The State Museum of Natural History: Stuttgart is housed in two locations on opposite sides of Rosenstein Park: the Museum am Löwentor (identifiable by the large dinosaurs outside) is home to the well-known paleontology collection, while Schloss Rosenstein focuses more on general natural history, biology, and ecology.
Carl-Zeiss Planetarium: The Planetarium, located next to the main train station, offers a selection of mostly science and education-focused presentations, along with music-related special events. Their website offers schedules, contact information, and an updated list of sold-out presentations, as reservations are highly recommended. Presentations can be simulcast in English with the use of a receiver and headset that can be borrowed at no charge, or through a downloadable mobile app with your own headphones.
Viniculture Museum (Weinbaumuseum): Stuttgart is a winemaking town, and the history and unique characteristics of the region’s viniculture is on full display at this museum located in the small hilltop district of Ulbach. Of course, tasting opportunities are also available. A visit to the museum should also include a stop at the nearby Württemberg Mausoleum (Grabkapelle auf dem Württemberg). The tombs of the area’s longest serving and most influential king, Wilhelm I of Württemberg, and his wife, Grand Duchess Katharina Pawlowna, are located inside the monument, which is perched on an exposed hilltop above a sea of vineyards.

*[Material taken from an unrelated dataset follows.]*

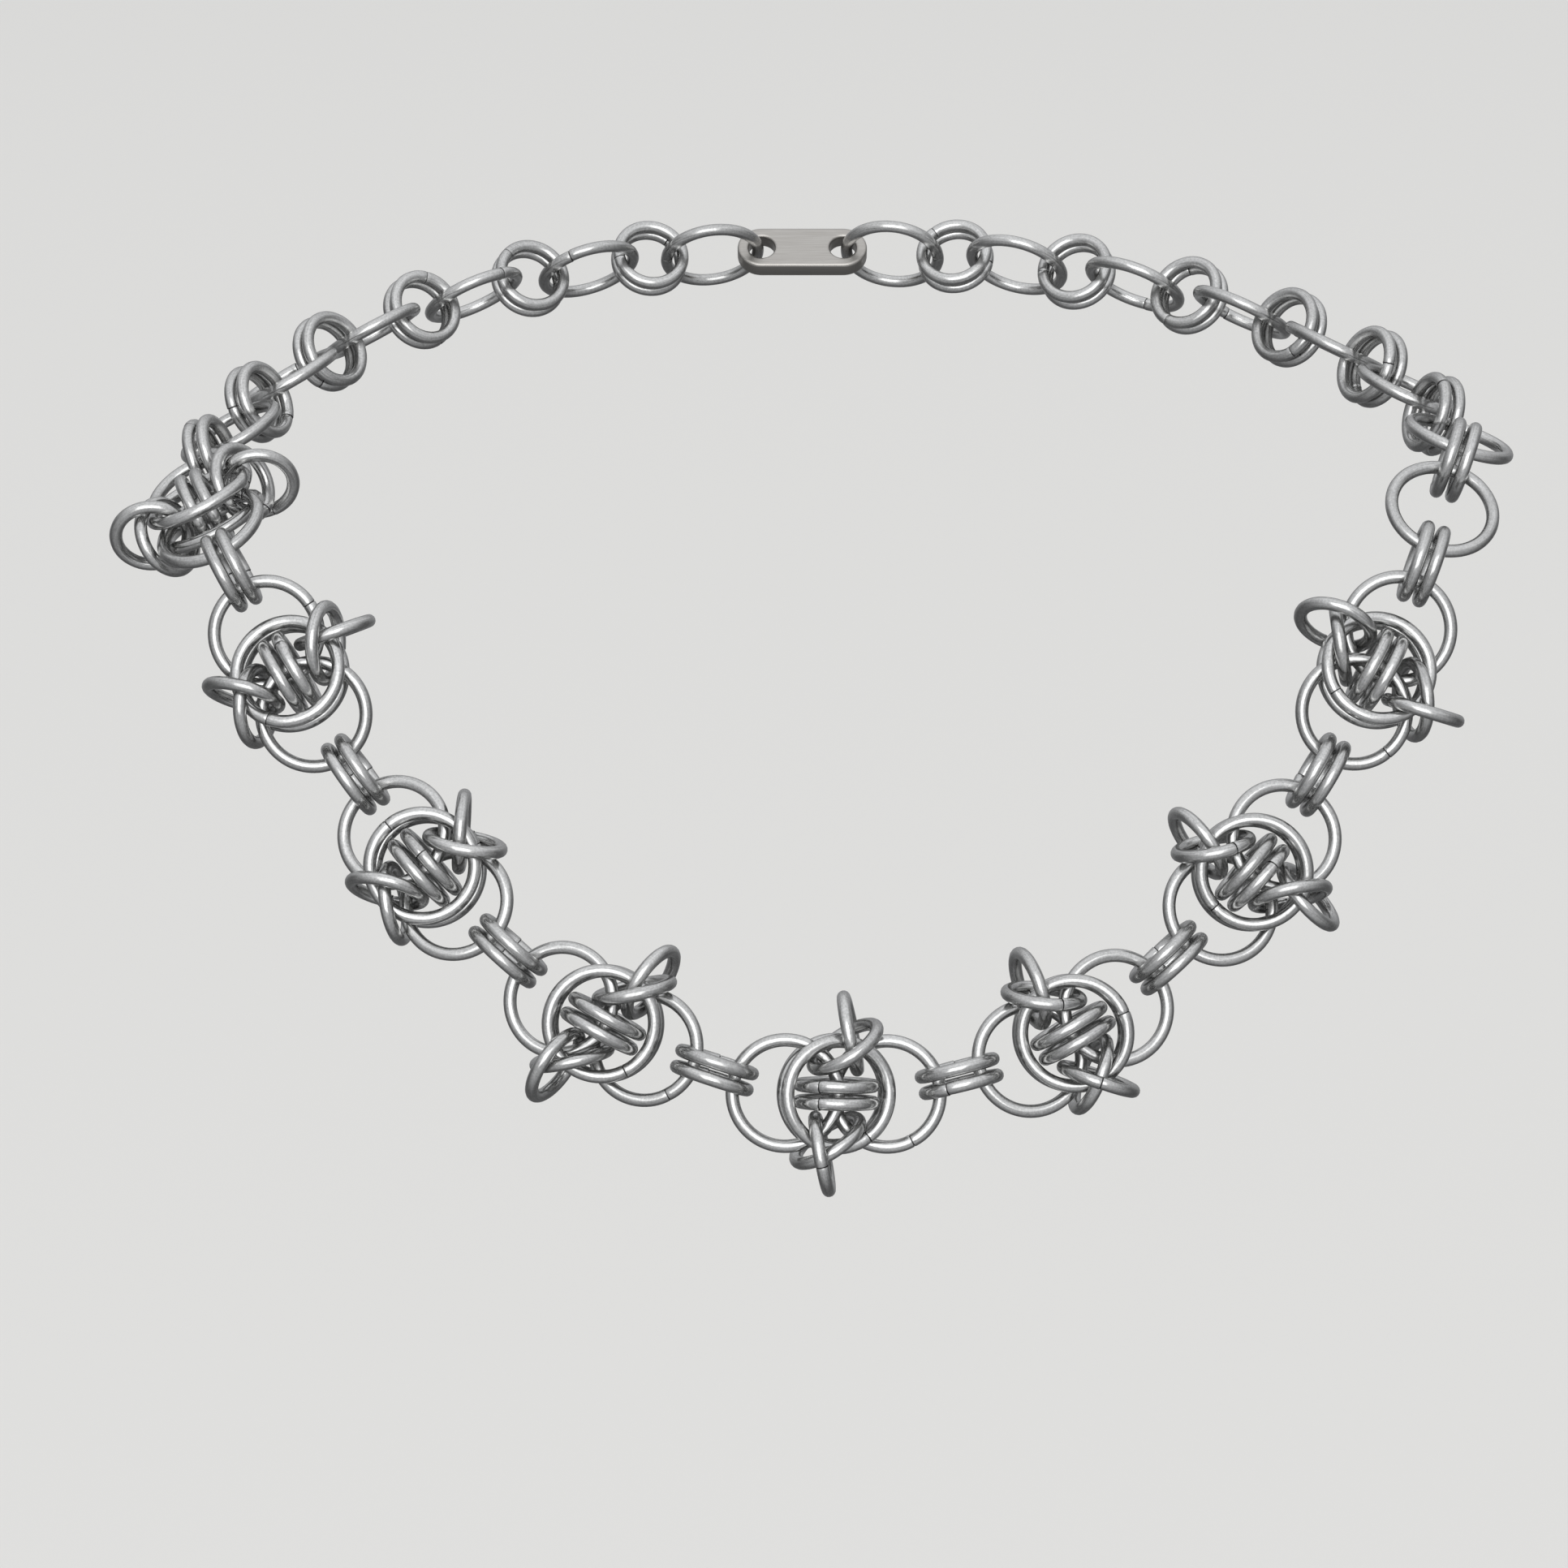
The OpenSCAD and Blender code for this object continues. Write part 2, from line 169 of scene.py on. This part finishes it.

Haus der Musik (House of Music): This collection of musical instruments, housed in one of the city’s oldest buildings, began with a donation from a Stuttgart piano maker in 1901 and is a worthwhile stop for music lovers. In addition to the historic and unique instruments displayed on the lower floors, you can craft your own sound on the top level with a wide array of playable instruments such as a theremin and the ‘Beathoven,’ a musical punching bag. The interactive component tends to be highly enjoyed by children, though all ages are welcome.
Pig Museum: One of Stuttgart’s most unique museums, and located inside the former administration building of the city’s main slaughterhouse, the Pig Museum is home to 25 themed rooms and more than 50,000 pig-related exhibits from around the world. An onsite restaurant and biergarten naturally offers a mix of pork dishes, as well as other Swabian delights.
Tram Museum (Strassenbahnwelt): Explore more than 150 years’ worth of local transportation history at the Tram Museum in Bad Cannstatt (a converted depot) amidst dozens of trams from different periods of history, some of which can be entered or viewed from underneath. Among the souvenirs for sale at the front desk are socks in the style of the Stuttgart U-Bahn seat pattern. On Sundays, a historic tram operates between the TV tower (Ruhbank Fernsehturm stop) and the Tram Museum. Ticket prices and schedules are found at the museum website.
Weissenhof Museum in the Le Corbusier House: Anyone with an interest in architecture and design will enjoy a visit to this home designed by Le Corbusier, which enjoys UNESCO World Heritage status as one of his 17 most innovative works across the globe. The house itself is one of several surviving buildings of the Weissenhof Estate, created for a 1927 building exhibition with contributions from some of the most well-known architects and designers in history.